TASK PROMPT — Seek out every line containing the word "this", and copy each.

------ DATA PROVIDED ------

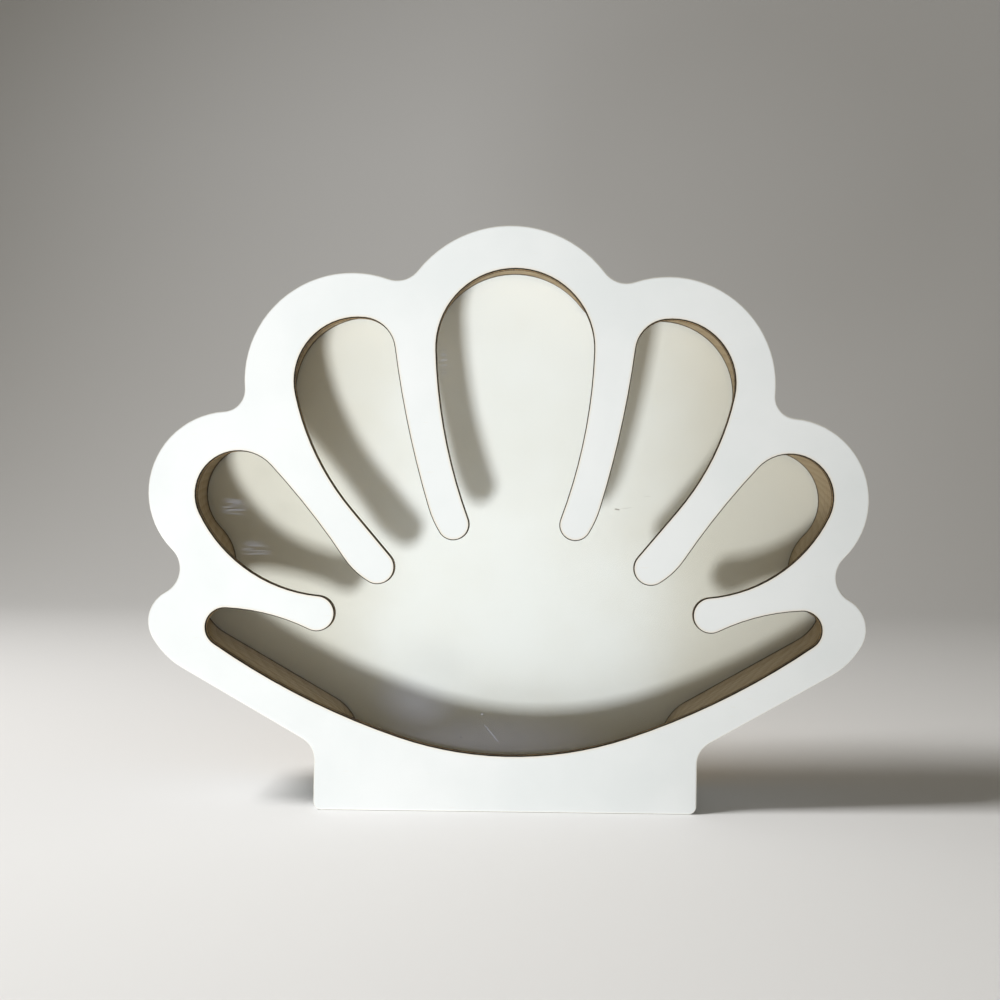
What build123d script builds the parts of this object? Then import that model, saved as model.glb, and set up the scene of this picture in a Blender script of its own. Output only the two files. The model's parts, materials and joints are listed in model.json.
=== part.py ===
from build123d import *
from collections import namedtuple
from math import atan2, cos, hypot, pi, radians, sin, sqrt
import os

# Seashell display case: a free-standing shell-shaped shadow box. A painted front panel with a
# shell window is glued on a deep wooden ring, a clear pane lies behind the window, and the
# back panel is held in the ring by magnets and pulls straight off.
#
# Millimetres. X runs to the right as seen from the front, Y from the front to the back, Z up.
# The origin is on the foot's underside, half way across the foot and half way through the depth.

# The outline of the case, right half, from the foot up. The left half mirrors it.
foot_half_width = 80.0
foot_corner_radius = 3.3
foot_fillet_height = 21.0
foot_fillet_radius = 10.0
wing_x = 136.0
wing_z = 78.0
wing_radius = 14.0
wing_shoulder_radius = 34.0
wing_shoulder_angle = -30.0
low_valley_radius = 11.0
side_lobe_x = 116.5
side_lobe_z = 132.0
side_lobe_radius = 34.0
middle_valley_radius = 9.0
upper_lobe_x = 66.0
upper_lobe_z = 179.5
upper_lobe_radius = 45.0
top_valley_radius = 11.0
top_lobe_z = 195.5
top_lobe_radius = 49.5

# The window in the front panel, right half, from the bottom up
window_shift = 2.4  # the whole window is cut this far to the right of the outline's middle
window_turn = 0.4  # and is turned this many degrees anticlockwise, seen from the front
window_turn_z = 122.0
bowl_bottom_z = 23.5
bowl_bottom_radius = 150.0
bowl_side_radius = 310.0
wing_gap_x = 120.5
wing_gap_z = 76.5
wing_gap_radius = 8.0
low_finger_x = 82.3
low_finger_z = 82.5
low_finger_radius = 7.5
low_finger_under_radius = 88.0
low_finger_over_radius = 61.0
side_petal_x = 115.0
side_petal_z = 132.0
side_petal_radius = 18.0
side_petal_under_radius = 325.0
middle_finger_x = 57.1
middle_finger_z = 102.0
middle_finger_radius = 7.2
middle_finger_root_radius = 33.0
middle_finger_root_angle = -59.0
upper_petal_x = 65.5
upper_petal_z = 179.5
upper_petal_radius = 26.5
upper_petal_outer_radius = 110.0
upper_petal_outer_angle = -12.0
upper_petal_inner_radius = 14.0
upper_petal_inner_angle = 96.0
inner_finger_side_radius = 420.0
inner_finger_x = 25.5
inner_finger_z = 120.0
inner_finger_radius = 6.7
inner_finger_root_radius = 43.0
inner_finger_root_angle = -32.0
centre_petal_z = 193.7
centre_petal_radius = 33.0
centre_petal_side_radius = 224.0

# Thicknesses through the depth
front_panel_thickness = 3.0
pane_thickness = 2.0
pane_depth_gap = 0.2  # the pane touches the front panel and leaves this behind it
board_thickness = 19.0  # the ring is two such boards, one behind the other
back_panel_thickness = 4.0
back_seat_gap = 0.1
arris_radius = 0.8  # the outer edges of the front panel and of the rear board are eased

# Widths across the ring
wall = 12.0
front_lip = 6.0
pane_edge_gap = 0.3
back_lip = 4.0
back_edge_gap = 0.4
thumb_notch_radius = 10.0

# Dowels between the two boards, and magnets between the ring and the back panel
dowel_radius = 3.0
dowel_length = 20.0
dowel_radial_gap = 0.05
dowel_end_gap = 0.5
magnet_radius = 2.5
magnet_thickness = 2.0
magnet_radial_gap = 0.05
magnet_depth_gap = 0.05
foot_dowel_x = 40.0
side_dowel_angle = -25.0
upper_dowel_angle = 15.0
top_dowel_angle = 60.0
foot_magnet_x = 55.0
side_magnet_angle = 5.0
upper_magnet_angle = 50.0

# Depths of the layers
case_depth = front_panel_thickness + 2 * board_thickness
front = -case_depth / 2
ring_front = front + front_panel_thickness
ring_joint = ring_front + board_thickness
back = ring_joint + board_thickness
pane_back = ring_front + pane_thickness
pane_floor = pane_back + pane_depth_gap
back_panel_front = back - back_panel_thickness
back_floor = back_panel_front - back_seat_gap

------

RESPONSE BELOW —
What build123d script builds the parts of this object? Then import that model, saved as model.glb, and set up the scene of this picture in a Blender script of its own. Output only the two files. The model's parts, materials and joints are listed in model.json.
window_shift = 2.4  # the whole window is cut this far to the right of the outline's middle
window_turn = 0.4  # and is turned this many degrees anticlockwise, seen from the front
pane_depth_gap = 0.2  # the pane touches the front panel and leaves this behind it